Düzenlerini ancak yalanla kurup devam ettirebilirler. Sermaye ve iktidarları bu nedenle yalanlara, algı operasyonlarına muhtaçtır. Her gün yüzlercesini duyuyor, yaşıyorsunuz.
Hele ülkemizde!
“Temiz çevre için elektrikli otomobiller” yalanı da bunlardan birisidir.
Sıfır karbon salımı nedeniyle diye başlarlar ve devam ederler.
Oysa elektrikle çalışan otomobillerin bataryaları ağır metallerden oluşurlar. Manganez, alüminyum, kobalt, nikel gibi ağır metallerden üretilirler.
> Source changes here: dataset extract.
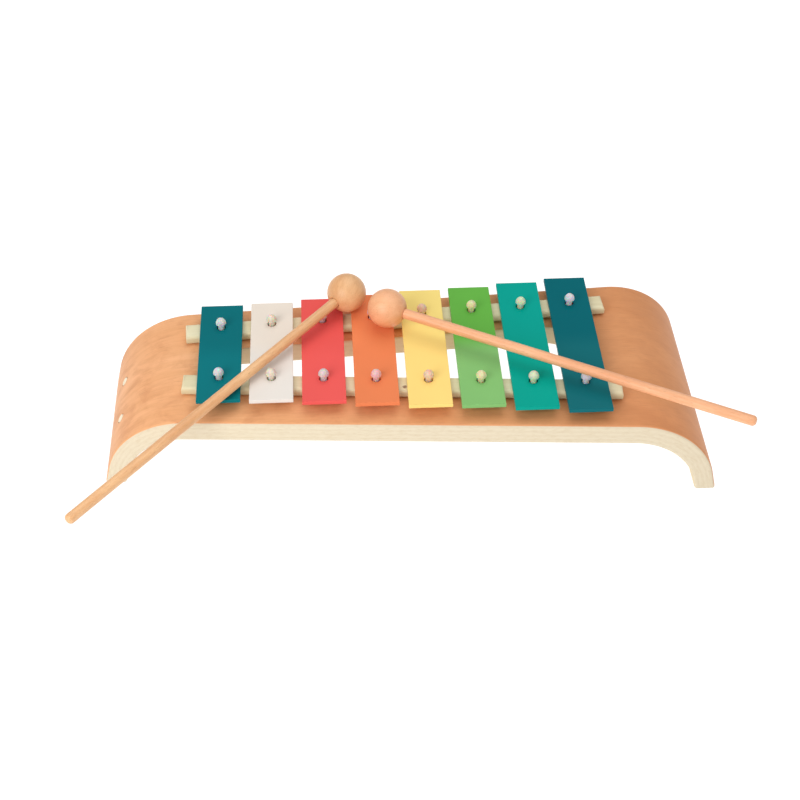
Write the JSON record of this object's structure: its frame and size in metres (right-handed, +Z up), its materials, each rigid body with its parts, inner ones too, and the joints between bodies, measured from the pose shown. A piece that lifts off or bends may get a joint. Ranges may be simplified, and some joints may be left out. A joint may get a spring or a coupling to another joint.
{
  "type": "glockenspiel",
  "caption": "Toy glockenspiel: bent-plywood bridge with a slotted top, tuned painted metal bars held loosely by clear pins on rails, and wooden mallets lying on the bars.",
  "frame": {"origin": "bottom centre of the whole object's box, mallets included, on the surface that the feet stand on", "axes": "+X along the row of bars from the short high notes to the long low notes, +Y away from the player, +Z up"},
  "size_m": [0.361, 0.185, 0.0799],
  "materials": {
    "veneer": "clear satin varnish on a warm brown face veneer, pale ply at the edges",
    "rail_wood": "bare sanded pale wood",
    "plug_wood": "sanded birch end grain",
    "screw_steel": "zinc plated",
    "pin_plastic": "translucent white moulded plastic",
    "mallet_wood": "clear satin varnish",
    "teal_paint": "satin enamel on steel",
    "cream_paint": "satin enamel on steel",
    "red_paint": "satin enamel on steel",
    "orange_paint": "satin enamel on steel",
    "yellow_paint": "satin enamel on steel",
    "green_paint": "satin enamel on steel",
    "turquoise_paint": "satin enamel on steel",
    "petrol_paint": "satin enamel on steel"
  },
  "bodies": {
    "frame": {"bridge": "veneer", "front_rail": "rail_wood", "rear_rail": "rail_wood", "leg_plug_front": "plug_wood", "leg_plug_rear": "plug_wood", "rail_screw_front_left": "screw_steel", "rail_screw_front_right": "screw_steel", "rail_screw_rear_left": "screw_steel", "rail_screw_rear_right": "screw_steel", "pin_1_front": "pin_plastic", "pin_2_front": "pin_plastic", "pin_3_front": "pin_plastic", "pin_4_front": "pin_plastic", "pin_5_front": "pin_plastic", "pin_6_front": "pin_plastic", "pin_7_front": "pin_plastic", "pin_8_front": "pin_plastic", "pin_1_rear": "pin_plastic", "pin_2_rear": "pin_plastic", "pin_3_rear": "pin_plastic", "pin_4_rear": "pin_plastic", "pin_5_rear": "pin_plastic", "pin_6_rear": "pin_plastic", "pin_7_rear": "pin_plastic", "pin_8_rear": "pin_plastic"},
    "bar_1": {"bar_1": "teal_paint"},
    "bar_2": {"bar_2": "cream_paint"},
    "bar_3": {"bar_3": "red_paint"},
    "bar_4": {"bar_4": "orange_paint"},
    "bar_5": {"bar_5": "yellow_paint"},
    "bar_6": {"bar_6": "green_paint"},
    "bar_7": {"bar_7": "turquoise_paint"},
    "bar_8": {"bar_8": "petrol_paint"},
    "mallet_left": {"mallet_left_ball": "mallet_wood", "mallet_left_stick": "mallet_wood"},
    "mallet_right": {"mallet_right_ball": "mallet_wood", "mallet_right_stick": "mallet_wood"}
  },
  "joints": [
    {"name": "bar_1_play", "type": "slide", "parent": "frame", "child": "bar_1", "axis": [0, 1, 0], "range_m": [-0.0006, 0.0006]},
    {"name": "bar_2_play", "type": "slide", "parent": "frame", "child": "bar_2", "axis": [0, 1, 0], "range_m": [-0.0006, 0.0006]},
    {"name": "bar_3_play", "type": "slide", "parent": "frame", "child": "bar_3", "axis": [0, 1, 0], "range_m": [-0.0006, 0.0006]},
    {"name": "bar_4_play", "type": "slide", "parent": "frame", "child": "bar_4", "axis": [0, 1, 0], "range_m": [-0.0006, 0.0006]},
    {"name": "bar_5_play", "type": "slide", "parent": "frame", "child": "bar_5", "axis": [0, 1, 0], "range_m": [-0.0006, 0.0006]},
    {"name": "bar_6_play", "type": "slide", "parent": "frame", "child": "bar_6", "axis": [0, 1, 0], "range_m": [-0.0006, 0.0006]},
    {"name": "bar_7_play", "type": "slide", "parent": "frame", "child": "bar_7", "axis": [0, 1, 0], "range_m": [-0.0006, 0.0006]},
    {"name": "bar_8_play", "type": "slide", "parent": "frame", "child": "bar_8", "axis": [0, 1, 0], "range_m": [-0.0006, 0.0006]},
    {"name": "mallet_left_lift", "type": "slide", "parent": "frame", "child": "mallet_left", "axis": [0, 0, 1], "range_m": [0, 0.12]},
    {"name": "mallet_right_lift", "type": "slide", "parent": "frame", "child": "mallet_right", "axis": [0, 0, 1], "range_m": [0, 0.12]}
  ]
}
Lityum ve grafit de vardır…
Lityum için 12 ton, kobalt minerali için 5 ton taşın işlenmesi gerekir.
12 kg. Lityum, 13,5kg. nikel, 15 kg. kobalt için 250 ton toprağı taşımak gerekmektedir.
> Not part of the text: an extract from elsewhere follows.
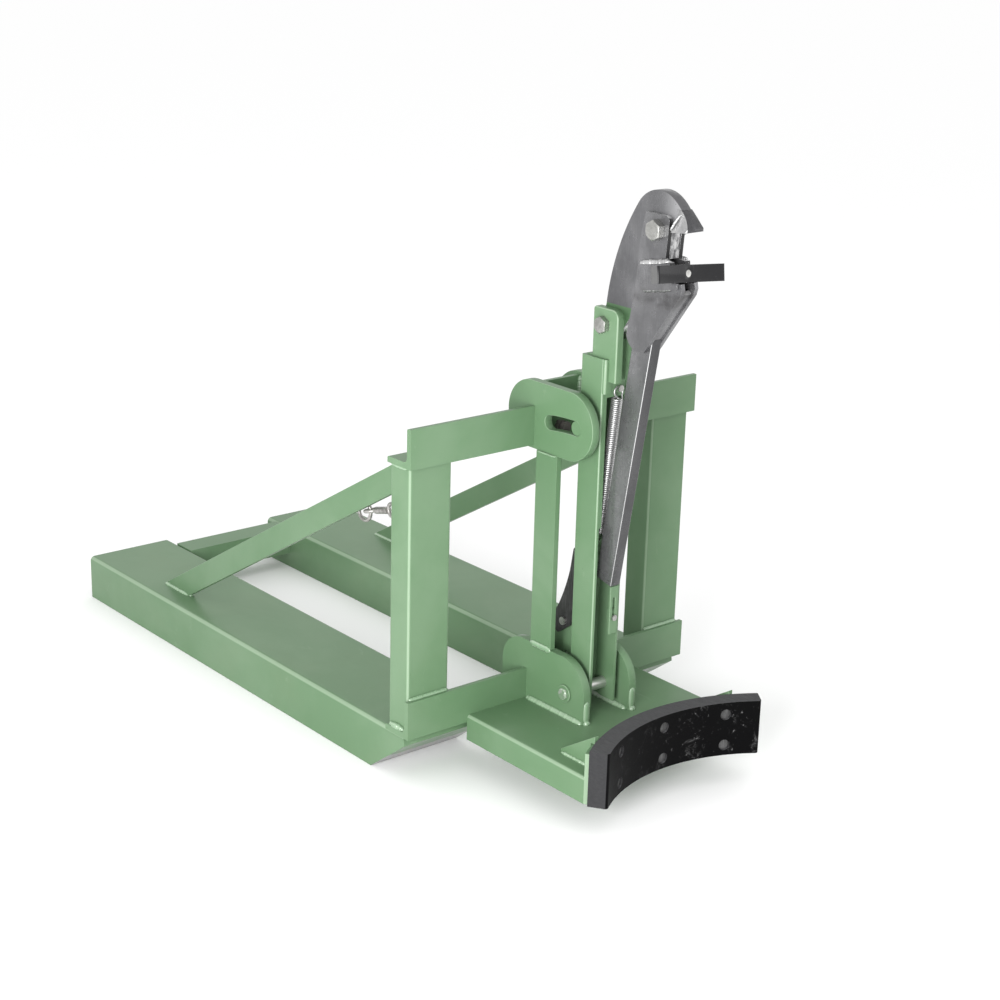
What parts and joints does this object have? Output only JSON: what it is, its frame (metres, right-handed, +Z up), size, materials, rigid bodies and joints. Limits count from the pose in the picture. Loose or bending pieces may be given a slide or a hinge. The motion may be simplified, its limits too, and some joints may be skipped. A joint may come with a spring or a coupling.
{
  "type": "drum lifter",
  "caption": "Fork-mounted lifter for steel drums: fork sleeves, a braced frame, a telescopic mast with a beak and jaw that grip the rim, and a curved belly pad.",
  "frame": {"origin": "middle of the footprint's bounding box, at floor level", "axes": "+X across the forks to the right, +Y back to the truck along the fork sleeves, +Z up"},
  "size_m": [0.612, 1.3884, 0.9755],
  "materials": {
    "green_paint": "semi-gloss reseda green paint",
    "bare_steel": "dull phosphated steel",
    "zinc_steel": "zinc plated",
    "spring_steel": "bright drawn wire",
    "black_enamel": "gloss black",
    "black_rubber": "matt black rubber"
  },
  "bodies": {
    "frame": {"left_fork_sleeve": "green_paint", "right_fork_sleeve": "green_paint", "rear_cross_member": "green_paint", "upper_bar_left": "green_paint", "upper_bar_right": "green_paint", "lower_bar_left": "green_paint", "lower_bar_right": "green_paint", "left_upright": "green_paint", "right_upright": "green_paint", "left_brace": "green_paint", "right_brace": "green_paint", "left_guide_plate": "green_paint", "right_guide_plate": "green_paint", "left_ear_plate": "green_paint", "right_ear_plate": "green_paint", "rear_flats": "green_paint", "guide_tie": "green_paint", "base_block": "green_paint", "backing_plate": "green_paint", "belly_pad": "black_rubber", "pad_bolts": "zinc_steel", "pad_nuts": "zinc_steel", "backing_gussets": "green_paint", "hinge_pin": "green_paint", "hinge_pin_ring": "zinc_steel", "hinge_spacers": "green_paint", "lock_plate": "green_paint", "lock_tie": "green_paint", "hook_staples": "green_paint", "hook_ring": "zinc_steel", "snap_hook": "zinc_steel"},
    "mast": {"mast_channel": "green_paint", "mast_bush": "green_paint", "guide_pins": "green_paint", "guide_lips": "green_paint", "spring_anchor": "green_paint", "lift_spring": "spring_steel", "tilt_lug": "green_paint", "clamp_screw": "zinc_steel", "stop_block": "green_paint", "stop_plate": "green_paint", "stop_screw": "zinc_steel"},
    "slider": {"mast_slider": "green_paint", "head_bolt": "zinc_steel", "head_nut": "zinc_steel", "spring_screw": "zinc_steel"},
    "beak": {"beak_plate": "bare_steel", "beak_toe": "bare_steel", "jaw_bolt": "zinc_steel", "jaw_nut": "zinc_steel"},
    "jaw_lever": {"lever_left_plate": "bare_steel", "lever_right_plate": "bare_steel", "lever_web": "bare_steel", "counter_bar": "bare_steel", "jaw_bar": "black_enamel", "jaw_block": "bare_steel", "jaw_screw": "zinc_steel", "jaw_cheeks": "bare_steel"},
    "hand_lever": {"clamp_lever": "black_enamel"},
    "hook_gate": {"snap_gate": "zinc_steel"}
  },
  "joints": [
    {"name": "mast_tilt", "type": "hinge", "parent": "frame", "child": "mast", "pos_m": [0, -0.46976, 0.14], "axis": [-1, 0, 0], "range_deg": [0, 7.8]},
    {"name": "mast_slide", "type": "slide", "parent": "mast", "child": "slider", "axis": [0, 0, 1], "range_m": [0, 0.1], "stiffness_N_per_m": 300, "springref_m": -0.02, "deforming": ["lift_spring"]},
    {"name": "beak_tilt", "type": "hinge", "parent": "slider", "child": "beak", "pos_m": [0, -0.48776, 0.756], "axis": [-1, 0, 0], "range_deg": [0, 20]},
    {"name": "jaw_swing", "type": "hinge", "parent": "beak", "child": "jaw_lever", "pos_m": [0, -0.58876, 0.918], "axis": [-1, 0, 0], "range_deg": [0, 18]},
    {"name": "clamp_turn", "type": "hinge", "parent": "mast", "child": "hand_lever", "pos_m": [0, -0.40776, 0.237], "axis": [-1, 0, 0], "range_deg": [0, 70]},
    {"name": "gate_open", "type": "hinge", "parent": "frame", "child": "hook_gate", "pos_m": [-0.2395, -0.23794, 0.43864], "axis": [1, 0, 0], "range_deg": [0, 14], "stiffness_Nm_per_rad": 0.05, "springref_deg": -11.46}
  ]
}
200 Kg. Alüminyum, çelik veya plastik ve 112 kg. grafitiniz de olmalı bu bataryanın üretimi için.
Minerallerin çıkarılabilmesi için de hafriyat sırasında 12 saatte 264 litre motorin tüketilir.
Bunların eldesi sırasındaki ekolojik sorunları görmezden mi gelmeliyiz?
Sonunda da sıfır karbondioksit salınımlı pilinizi elde edersiniz ve ancak 10 yıl kadar kullanabilirsiniz!
Elektrikli bir otomobil için 22 ile 24 ton arası karbondioksit doğaya salınır.
Oysa 2000 cc. Motor hacimli benzin veya motorinli araçla, elektrikli aracın üretimi sırasında salınan karbondioksiti ancak 35 yılda ancak salabilirsiniz!
Otomobil çok mu gereklidir? Otomobiller olmadan yaşam olamaz mı? Sizce rahatlık mı? Yoksa bizi ve ülkemizi sömürmek için kullanılan araçlar mı?
Sermaye varlığını ve iktidarını sürdürebilmek için yeni modellere, araçlara, gereçlere, vb. gereksinim duyar. Bunları da bize mutlak ihtiyaçlarımızmış gibi sunar, ikna eder.
Hem enerji hem de otomobil konuları da bunlardandır. Kurtulmak gerek!